One would think, hope, however, that these cops would temper their behavior since they now know that it is very likely that somebody is probably recording their misdeeds.

That just ain’t happening, though, now is it? These cops know and understand full well that even with video and audio recordings of their brutality, they can more likely than not fall back on either the “fear for my life” or “split-second decision” excuses; and that their uniformed and civilian bosses and the white community at large will absolve them of any wrongdoing.  Hell, in many instances, killer cops are rewarded for keeping “the blacks” under wraps with promotion, medals, bonuses and, always, paid “administrative leave.”   Indeed, this brutality is acceptable to most white jurists and juries (in the unlikely event that a case should ever get before a judge or jury). Why?  Because as an  Austin, Texas cop explained to Breion King after being manhandled by one of his colleagues, it is just plain, ordinary common sense and common knowledge amongst most white people that black people  are just, well, scary.  And that is due to their innate “violent tendencies,” he assured her.  Recall that Darren Wilson, the cop who killed Mike Brown in Ferguson, told a grand jury essentially the same thing when he described Mike as a  crazed, “Hulk-like” figure who just had to be put down –  just as one would dispatch a foaming-at-the-mouth, rabid dog.

These are men (and not a few women) who are direct descendants of a “subgroup” of white people who have historically exercised inordinate power over all so-called “minorities,” but especially over black people. These are the descendants of the original slave patrollers, those dirt poor whites who could not afford their own slaves, but served as enforcers of the Slave Code as promulgated by their richer slave holding “brethren.”

Today, these folks are reading the demographic tea leaves and appreciate in ways that perhaps most of us do not that the rapidly growing “subgroups”  will soon, from their vantage point, rob them of their majoritarian status. Their fear of that not at all distant future, of those inexorable, inevitable numbers, is personified in the very being and constant presence of one person — President Barack Hussein Obama.

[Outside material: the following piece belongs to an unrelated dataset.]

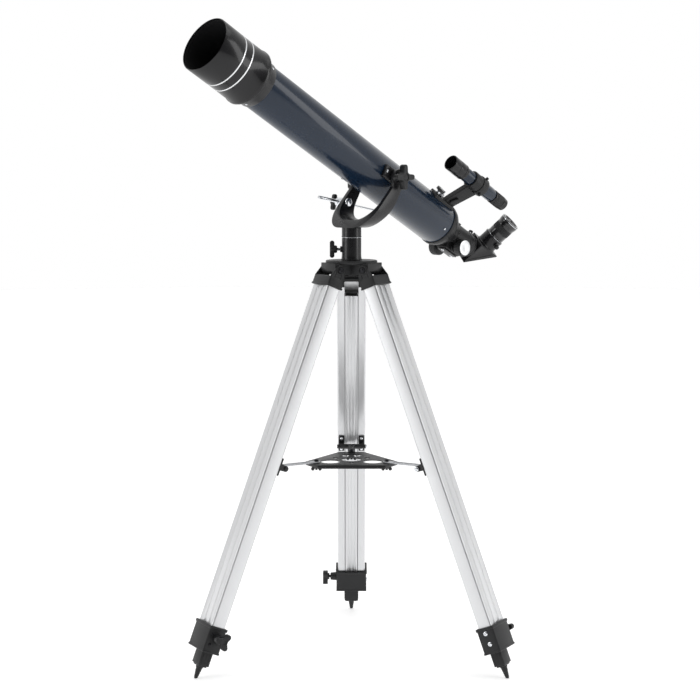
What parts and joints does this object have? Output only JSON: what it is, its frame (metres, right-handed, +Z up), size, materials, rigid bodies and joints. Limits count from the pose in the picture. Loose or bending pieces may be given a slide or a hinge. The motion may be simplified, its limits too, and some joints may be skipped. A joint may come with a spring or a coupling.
{
  "type": "refracting telescope on tripod",
  "caption": "Small refracting telescope with a finder and star diagonal on a yoke mount and a folding aluminium tripod with an accessory tray.",
  "frame": {"origin": "middle of the whole telescope's footprint, on the ground that its three feet stand on", "axes": "+Z up, +Y away from a viewer who faces the tray's front edge, towards the back leg, +X to that viewer's right"},
  "size_m": [0.5656, 0.5446, 1.0557],
  "materials": {
    "black_plastic": "moulded charcoal plastic, fine grain",
    "satin_black": "satin black paint",
    "gloss_black": "gloss black paint with two thin silver lines",
    "navy_paint": "deep navy gloss paint",
    "leg_aluminium": "brushed, clear anodised",
    "grey_steel": "dull plated steel",
    "chrome": "bright plated",
    "glass": "coated optical glass"
  },
  "bodies": {
    "head": {"tripod_head": "black_plastic", "azimuth_column": "satin_black", "leg_hinge_bolt_left": "satin_black", "leg_hinge_bolt_right": "satin_black", "leg_hinge_bolt_back": "satin_black"},
    "leg_back": {"leg_cap_back": "black_plastic", "outer_leg_back": "leg_aluminium", "leg_clamp_back": "black_plastic", "leg_bracket_back": "satin_black"},
    "inner_leg_back": {"inner_leg_back": "leg_aluminium", "foot_back": "black_plastic"},
    "clamp_knob_back": {"clamp_knob_back": "black_plastic"},
    "tray": {"accessory_tray": "black_plastic", "spreader_arm_back": "satin_black"},
    "leg_left": {"leg_cap_left": "black_plastic", "outer_leg_left": "leg_aluminium", "leg_clamp_left": "black_plastic", "leg_bracket_left": "satin_black"},
    "inner_leg_left": {"inner_leg_left": "leg_aluminium", "foot_left": "black_plastic"},
    "clamp_knob_left": {"clamp_knob_left": "black_plastic"},
    "arm_left": {"spreader_arm_left": "grey_steel"},
    "leg_right": {"leg_cap_right": "black_plastic", "outer_leg_right": "leg_aluminium", "leg_clamp_right": "black_plastic", "leg_bracket_right": "satin_black"},
    "inner_leg_right": {"inner_leg_right": "leg_aluminium", "foot_right": "black_plastic"},
    "clamp_knob_right": {"clamp_knob_right": "black_plastic"},
    "arm_right": {"spreader_arm_right": "grey_steel"},
    "wing_nut_left": {"wing_nut_left": "satin_black"},
    "wing_nut_right": {"wing_nut_right": "satin_black"},
    "wing_nut_back": {"wing_nut_back": "satin_black"},
    "lock_knob": {"azimuth_lock_knob": "black_plastic"},
    "yoke": {"yoke_fork": "satin_black"},
    "altitude_knob_right": {"altitude_knob_right": "black_plastic"},
    "altitude_knob_left": {"altitude_knob_left": "black_plastic"},
    "tube": {"main_tube": "navy_paint", "dew_shield": "gloss_black", "objective_cell": "satin_black", "objective_lens": "glass", "pivot_plate_right": "satin_black", "pivot_plate_left": "satin_black", "rod_bracket": "grey_steel", "focuser_body": "black_plastic", "pinion_cover": "satin_black", "finder_bracket": "satin_black", "finder_tube": "navy_paint", "finder_lens": "glass"},
    "swivel": {"rod_swivel": "chrome"},
    "altitude_rod": {"altitude_rod": "chrome"},
    "rod_clamp_knob": {"rod_clamp_knob": "black_plastic"},
    "drawtube": {"drawtube": "satin_black"},
    "focus_shaft": {"focus_shaft": "black_plastic"},
    "diagonal": {"star_diagonal": "satin_black"},
    "eyepiece": {"eyepiece": "satin_black"},
    "eyepiece_screw": {"eyepiece_thumb_screw": "black_plastic"},
    "finder_eyepiece": {"finder_eyepiece": "satin_black"},
    "finder_nut_front": {"finder_nut_front": "satin_black"},
    "finder_nut_rear": {"finder_nut_rear": "grey_steel"}
  },
  "joints": [
    {"name": "leg_fold_back", "type": "hinge", "parent": "head", "child": "leg_back", "pos_m": [-0.01465, 0.01261, 0.659], "axis": [-1, 0, 0], "range_deg": [0, 18]},
    {"name": "leg_extend_back", "type": "slide", "parent": "leg_back", "child": "inner_leg_back", "axis": [0, 0.3681, -0.9298], "range_m": [0, 0.43]},
    {"name": "clamp_screw_back", "type": "hinge", "parent": "leg_back", "child": "clamp_knob_back", "pos_m": [-0.06065, 0.24293, 0.06831], "axis": [-1, 0, 0], "range_deg": [0, 270]},
    {"name": "tray_fold", "type": "hinge", "parent": "leg_back", "child": "tray", "pos_m": [-0.01465, 0.11397, 0.33507], "axis": [-1, 0, 0], "range_deg": [-105, 0]},
    {"name": "leg_fold_left", "type": "hinge", "parent": "head", "child": "leg_left", "pos_m": [-0.04626, -0.04214, 0.659], "axis": [0.5, -0.866, 0], "range_deg": [0, 18]},
    {"name": "leg_extend_left", "type": "slide", "parent": "leg_left", "child": "inner_leg_left", "axis": [-0.3188, -0.1841, -0.9298], "range_m": [0, 0.43]},
    {"name": "clamp_screw_left", "type": "hinge", "parent": "leg_left", "child": "clamp_knob_left", "pos_m": [-0.22273, -0.19714, 0.06831], "axis": [0.5, -0.866, 0], "range_deg": [0, 270]},
    {"name": "arm_fold_left", "type": "hinge", "parent": "leg_left", "child": "arm_left", "pos_m": [-0.13405, -0.09283, 0.33507], "axis": [0.5, -0.866, 0], "range_deg": [0, 64]},
    {"name": "leg_fold_right", "type": "hinge", "parent": "head", "child": "leg_right", "pos_m": [0.01696, -0.04214, 0.659], "axis": [0.5, 0.866, 0], "range_deg": [0, 18]},
    {"name": "leg_extend_right", "type": "slide", "parent": "leg_right", "child": "inner_leg_right", "axis": [0.3188, -0.1841, -0.9298], "range_m": [0, 0.43]},
    {"name": "clamp_screw_right", "type": "hinge", "parent": "leg_right", "child": "clamp_knob_right", "pos_m": [0.23942, -0.11747, 0.06831], "axis": [0.5, 0.866, 0], "range_deg": [0, 270]},
    {"name": "arm_fold_right", "type": "hinge", "parent": "leg_right", "child": "arm_right", "pos_m": [0.10474, -0.09283, 0.33507], "axis": [0.5, 0.866, 0], "range_deg": [0, 64]},
    {"name": "wing_nut_turn_left", "type": "hinge", "parent": "tray", "child": "wing_nut_left", "pos_m": [-0.07354, -0.05789, 0.33567], "axis": [0, 0, 1], "range_deg": [0, 270]},
    {"name": "wing_nut_turn_right", "type": "hinge", "parent": "tray", "child": "wing_nut_right", "pos_m": [0.04424, -0.05789, 0.33567], "axis": [0, 0, 1], "range_deg": [0, 270]},
    {"name": "wing_nut_turn_back", "type": "hinge", "parent": "tray", "child": "wing_nut_back", "pos_m": [-0.01465, 0.04411, 0.33567], "axis": [0, 0, 1], "range_deg": [0, 270]},
    {"name": "azimuth_lock", "type": "hinge", "parent": "head", "child": "lock_knob", "pos_m": [-0.04465, -0.02389, 0.692], "axis": [-1, 0, 0], "range_deg": [0, 270]},
    {"name": "azimuth", "type": "hinge", "parent": "head", "child": "yoke", "pos_m": [-0.01465, -0.02389, 0.72], "axis": [0, 0, 1], "continuous": true},
    {"name": "altitude_knob_turn_right", "type": "hinge", "parent": "yoke", "child": "altitude_knob_right", "pos_m": [-0.0122, 0.06079, 0.81185], "axis": [-0.6852, 0.7284, 0], "range_deg": [0, 270]},
    {"name": "altitude_knob_turn_left", "type": "hinge", "parent": "yoke", "child": "altitude_knob_left", "pos_m": [0.07002, -0.02661, 0.81185], "axis": [0.6852, -0.7284, 0], "range_deg": [0, 270]},
    {"name": "altitude", "type": "hinge", "parent": "yoke", "child": "tube", "pos_m": [0.02891, 0.01709, 0.81185], "axis": [-0.6852, 0.7284, 0], "range_deg": [-29, 40]},
    {"name": "rod_swing", "type": "hinge", "parent": "yoke", "child": "swivel", "pos_m": [0.01012, -0.00059, 0.76895], "axis": [-0.6852, 0.7284, 0], "range_deg": [-26.2, 36.1]},
    {"name": "rod_slide", "type": "slide", "parent": "swivel", "child": "altitude_rod", "axis": [-0.7159, -0.6735, 0.1841], "range_m": [-0.024, 0.033]},
    {"name": "rod_clamp", "type": "hinge", "parent": "swivel", "child": "rod_clamp_knob", "pos_m": [-0.04195, 0.05477, 0.76895], "axis": [-0.6852, 0.7284, 0], "range_deg": [0, 270]},
    {"name": "focus_travel", "type": "slide", "parent": "tube", "child": "drawtube", "axis": [0.6377, 0.5999, -0.4833], "range_m": [0, 0.06]},
    {"name": "focus_turn", "type": "hinge", "parent": "tube", "child": "focus_shaft", "pos_m": [0.15869, 0.13917, 0.68768], "axis": [-0.6852, 0.7284, 0], "range_deg": [0, 984]},
    {"name": "diagonal_turn", "type": "hinge", "parent": "drawtube", "child": "diagonal", "pos_m": [0.19502, 0.17335, 0.68596], "axis": [0.6377, 0.5999, -0.4833], "range_deg": [-90, 90]},
    {"name": "eyepiece_pull", "type": "slide", "parent": "diagonal", "child": "eyepiece", "axis": [0.7048, -0.201, 0.6804], "range_m": [0, 0.02]},
    {"name": "eyepiece_screw_turn", "type": "hinge", "parent": "diagonal", "child": "eyepiece_screw", "pos_m": [0.24144, 0.16744, 0.69124], "axis": [0.311, -0.7744, -0.5509], "range_deg": [0, 270]},
    {"name": "finder_focus", "type": "hinge", "parent": "tube", "child": "finder_eyepiece", "pos_m": [0.23879, 0.12944, 0.77301], "axis": [0.6377, 0.5999, -0.4833], "range_deg": [-180, 180]},
    {"name": "finder_nut_turn_front", "type": "hinge", "parent": "tube", "child": "finder_nut_front", "pos_m": [0.13434, 0.07937, 0.7841], "axis": [0.7037, -0.1983, 0.6823], "range_deg": [0, 270]},
    {"name": "finder_nut_turn_rear", "type": "hinge", "parent": "tube", "child": "finder_nut_rear", "pos_m": [0.14008, 0.08476, 0.77975], "axis": [0.7037, -0.1983, 0.6823], "range_deg": [0, 270]}
  ],
  "couplings": [
    {"joint": "tray_fold", "follows": "leg_fold_back", "ratio": -5.8333},
    {"joint": "leg_fold_left", "follows": "leg_fold_back", "ratio": 1},
    {"joint": "arm_fold_left", "follows": "leg_fold_back", "ratio": 3.5556},
    {"joint": "leg_fold_right", "follows": "leg_fold_back", "ratio": 1},
    {"joint": "arm_fold_right", "follows": "leg_fold_back", "ratio": 3.5556},
    {"joint": "rod_swing", "follows": "altitude", "ratio": 0.9},
    {"joint": "rod_slide", "follows": "altitude", "m_per_rad": 0.0466},
    {"joint": "focus_turn", "follows": "focus_travel", "rad_per_m": 285.71}
  ]
}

Obama has represented a daily, in-your-face reminder of their “loss.” He is an unmistakably clear and existential threat to these guys’ own essence and their vaunted “way of life.” And (until the rise of Donald Trump), they have felt helpless to do anything about it – Obama.

And so they release their pent-up frustrations upon the nearest or  any black person — young, old, female or male — who might, in their myopic worldview, present even the slightest challenge to their God-given and historical “authority.” So when they Tase, shoot, choke-out, beat, stomp, false-arrest, false-convict and kill innocent black people, they are vicariously doing the same things to the President.

So, the question answers itself: Cops have not suddenly gone crazy and out of control.  The new technologies and social media  are simply and without blinking showing and exposing to the world what black people have endured since being forced onto these shores some 397 years ago.